What is Interdependent thinking and how does it work?  This has been described in a new book edited by Pat Wilson O’Leary and Art Costa, Teachers College Press, Columbia University (TCP), NY with contributions from Pat Reeves, former Vicksburg superintendent of schools providing one chapter.  Wilson O’Leary is a retired Instructional Specialist from Vicksburg Community Schools.  Using this approach, the editors were assisted in defining this concept by over twenty other educator and business professionals.

Another local group contributing a chapter, were teachers Mary Burke, Vicksburg Middle School science, Jill Barton, Indian Lake 4th grade instructor, and Sabrina French a Title I interventionist in Portage, previously in Vicksburg. Their chapter provided classroom teaching examples and strategies.

Jim Heath, president of Stryker Instruments, also contributed a chapter, outlining how he has used this skill in drawing his teams together. He has over 2,500 employees in his division.

“As a society and in our institutions, we spend almost no time learning how to think, learn, and work together.  Thinking with others is its own skill, and it is high time people thought about how to optimize this skill.  This is exactly what this book seeks to do,” quotes Matthew D. Lieberman, professor of psychology, psychiatry, and biobehavioral sciences at the University of California, Los Angeles.

“Adaptive leadership is rare,” says Reeves, “that’s why administrators need to use these skills in their daily work. The habit of thinking interdependently is not the polite, “I will listen to you, if you will listen to me”; rather, it involves both contributing and accepting the contributions of others in pursuit of something you can discover and own together. To think interdependently, we must let go of keeping score on who is “more right,” she writes in her chapter.
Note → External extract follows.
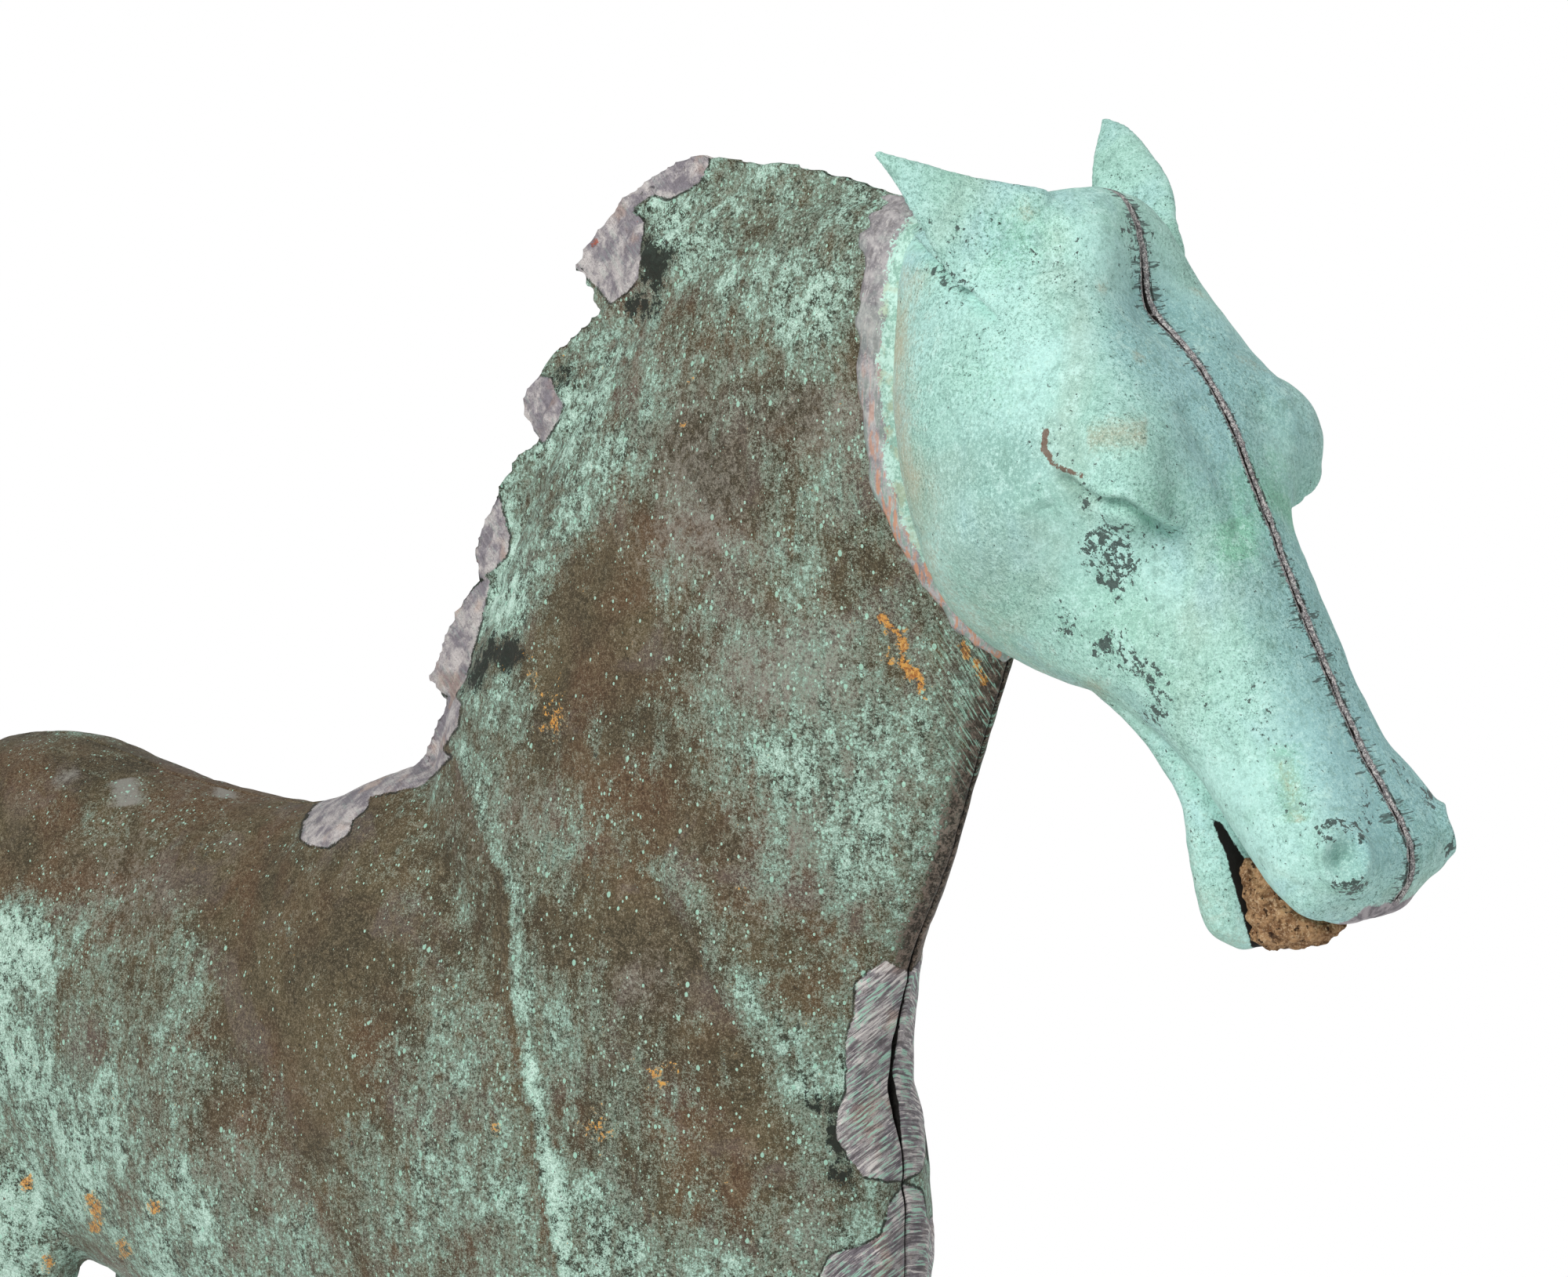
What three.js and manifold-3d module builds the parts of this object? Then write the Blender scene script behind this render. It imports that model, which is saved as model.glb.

Reeves said that her admiration for Wilson O’Leary reflects in the recommendation that every school board member in the U.S. should read the book, even as a board book study, and have a public discourse about the techniques, just to start the conversation.  It has already had a huge impact on superintendents in Michigan, with several study groups, forming around the text.

Thus, when Wilson O’Leary got a call from Matt Bolton, the Edward Jones representative in Vicksburg, asking her if he could use the text as assigned reading for his team of associates, she was pleased to know of the use by local business professionals.

The book idea is the result of Costa and O’Leary’s thirty-two year collaboration and a MI colloquium with Reeves and other national educators about the need for something in print that would connect with people who have the same shared interest in adaptive change.  After three years of hard work, Costa, O’Leary, and contributing authors have put this additional concept on the table regarding team development.